Nonlinear Finite Larmor Radius Drift Kinetic Equation

A novel and efficient method is described for deriving the nonlinear drift kinetic equation. Electric drifts can be of the order of particle thermal velocities. A maximal ordering is invoked: the smallness parameter $\epsilon <1$ is proportional to $m/e$, subject to the proviso that $E_\|$ $\sim$ $\epsilon$. The drift kinetic equation is derived up to second order in $\epsilon$. With the parallel speed $v_{\parallel}$, magnetic moment $\mu$, and position vector ${\mathbf{r}}$ as phase space variables, the equation is derived in a form such that the phase space volume following the particle phase space trajectories is manifestly preserved.

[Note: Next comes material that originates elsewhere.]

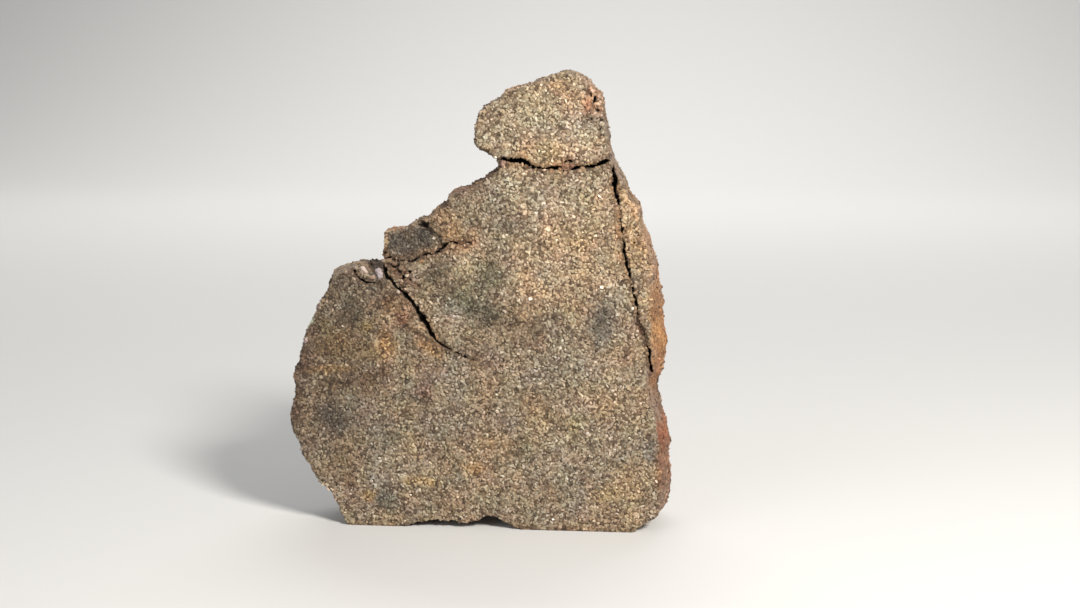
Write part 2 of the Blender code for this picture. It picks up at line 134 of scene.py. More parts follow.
# Cracks in the front face: depth, then points (x, z) along the line with the opening there
FRONT_CRACKS = {
    "cap crack at the notch": (1.2, [
        (0.42, 35.98, 0.14), (0.87, 35.71, 0.18), (1.42, 35.44, 0.14)]),
    "cap crack left": (5.0, [
        (1.6, 34.85, 0.14), (2.5, 34.9, 0.14), (3.05, 34.8, 0.22), (3.5, 34.8, 0.42), (4.15, 34.8, 0.42),
        (4.55, 34.7, 0.28), (5.0, 34.45, 0.24), (5.35, 34.2, 0.24), (5.8, 34.1, 0.15), (6.45, 34.1, 0.18),
        (7.0, 34.1, 0.22), (7.5, 34.1, 0.28), (7.9, 34.1, 0.12)]),
    "cap crack over the crumbs": (1.4, [
        (8.05, 34.45, 0.1), (8.45, 34.75, 0.18), (8.7, 34.8, 0.34), (9.0, 34.6, 0.16)]),
    "cap crack right": (5.0, [
        (8.0, 33.9, 0.08), (8.55, 33.75, 0.2), (9.0, 33.95, 0.15), (9.25, 34.2, 0.22), (9.8, 34.2, 0.17),
        (10.35, 34.3, 0.18), (10.9, 34.35, 0.2), (11.35, 34.55, 0.28), (11.8, 34.7, 0.34),
        (12.15, 34.75, 0.2), (12.7, 34.7, 0.18)]),
    "long crack upper": (3.6, [
        (12.3, 35.6, 0.12), (12.4, 35.0, 0.15), (12.5, 34.5, 0.28), (12.6, 33.95, 0.23), (12.7, 33.4, 0.42),
        (12.8, 32.85, 0.46), (12.85, 32.4, 0.28), (12.75, 32.05, 0.26), (12.95, 31.6, 0.32),
        (13.1, 31.15, 0.26), (13.2, 30.7, 0.12), (13.3, 29.4, 0.09), (13.45, 28.7, 0.15),
        (13.45, 27.8, 0.17), (13.65, 27.0, 0.22), (13.75, 26.1, 0.19), (13.95, 25.3, 0.26),
        (14.15, 24.7, 0.26), (14.25, 24.1, 0.13), (14.35, 23.5, 0.16), (14.55, 22.7, 0.22),
        (14.75, 22.1, 0.26), (14.85, 21.5, 0.28), (14.95, 21.0, 0.14), (15.05, 20.5, 0.05)]),
    "long crack lower": (3.0, [
        (15.85, 18.1, 0.06), (16.05, 17.5, 0.26), (16.05, 16.8, 0.27), (16.15, 16.1, 0.22),
        (16.35, 15.3, 0.18), (16.65, 14.6, 0.14), (17.35, 14.0, 0.1)]),
    "split crack": (5.2, [
        (-9.0, 26.0, 0.26), (-8.8, 25.45, 0.28), (-8.65, 25.0, 0.36), (-8.45, 24.45, 0.42),
        (-8.35, 24.05, 0.36), (-8.1, 23.8, 0.28), (-7.7, 23.4, 0.18), (-7.35, 23.05, 0.22),
        (-6.95, 22.65, 0.32), (-6.6, 22.3, 0.42), (-5.9, 21.5, 0.36), (-5.45, 20.7, 0.42),
        (-5.05, 20.1, 0.58), (-4.55, 19.5, 0.52), (-4.25, 18.8, 0.42), (-3.95, 18.3, 0.32),
        (-3.65, 17.9, 0.24), (-3.05, 17.5, 0.22), (-2.45, 17.2, 0.2), (-1.35, 16.7, 0.16),
        (-0.05, 16.2, 0.08)]),
    "split side crack": (1.0, [
        (-7.15, 20.1, 0.06), (-6.65, 19.5, 0.12), (-5.95, 19.1, 0.1), (-5.25, 18.6, 0.14),
        (-4.55, 18.1, 0.12), (-3.95, 17.75, 0.08)]),
    "block crack": (2.4, [
        (-8.9, 25.55, 0.14), (-8.35, 25.75, 0.18), (-8.05, 25.75, 0.26), (-7.7, 25.55, 0.18),
        (-7.3, 25.4, 0.23), (-6.75, 25.55, 0.1), (-6.2, 25.4, 0.17), (-5.8, 25.5, 0.12),
        (-5.5, 25.65, 0.23), (-5.15, 25.85, 0.18), (-4.75, 25.95, 0.26), (-4.4, 26.15, 0.15),
        (-4.0, 26.05, 0.13), (-3.65, 26.25, 0.28), (-3.35, 26.55, 0.32), (-3.0, 26.8, 0.28),
        (-2.6, 27.15, 0.22), (-2.35, 27.3, 0.18), (-1.85, 27.2, 0.18), (-1.4, 27.15, 0.12),
        (-0.85, 27.2, 0.14), (-0.2, 27.3, 0.08)]),
    "notch crack": (1.0, [
        (-8.6, 25.35, 0.15), (-8.15, 25.15, 0.18), (-7.7, 24.9, 0.18), (-7.4, 24.7, 0.22),
        (-7.15, 24.45, 0.28), (-6.85, 24.6, 0.14)]),
    "crack beside the split": (0.9, [
        (-6.85, 24.9, 0.1), (-6.65, 24.35, 0.18), (-6.55, 23.95, 0.14), (-6.2, 23.7, 0.22),
        (-5.85, 23.45, 0.15), (-5.45, 23.2, 0.2), (-5.1, 22.95, 0.1)]),
    "crack into the split": (0.9, [
        (-6.95, 23.25, 0.1), (-6.8, 22.95, 0.2), (-6.6, 22.6, 0.18), (-6.3, 22.2, 0.1)]),
    "hollow crack": (1.2, [
        (-4.6, 28.7, 0.2), (-4.35, 28.55, 0.18), (-4.1, 28.3, 0.22), (-3.8, 28.1, 0.16),
        (-3.45, 27.9, 0.12), (-3.0, 27.8, 0.08)]),
    "flake crack": (4.0, [
        (-11.95, 25.3, 0.08), (-11.75, 24.85, 0.12), (-11.45, 24.4, 0.18), (-11.1, 23.95, 0.17),
        (-10.75, 23.65, 0.17), (-10.25, 23.4, 0.19), (-9.8, 23.4, 0.15), (-9.3, 23.4, 0.11),
        (-8.9, 23.5, 0.06)]),
}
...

The moments of the drift kinetic equation reproduce the corresponding moments of the Vlasov equation to order $\epsilon^2$. The mean perpendicular velocity, momentum flow tensor, and pressure tensor are expressed in terms of the electromagnetic fields and the velocity moments of the drift kinetic distribution function $G$. A consistent set of fluid-kinetic equations is formulated, with the fluid-like perpendicular plasma motion described by the perpendicular component of the plasma momentum equation. The drift equation is used to describe the parallel plasma dynamics, and $G$ is required to evaluate the velocity moments necessary to close the set of equations. These equations provide a basis for the development of hybrid simulation codes.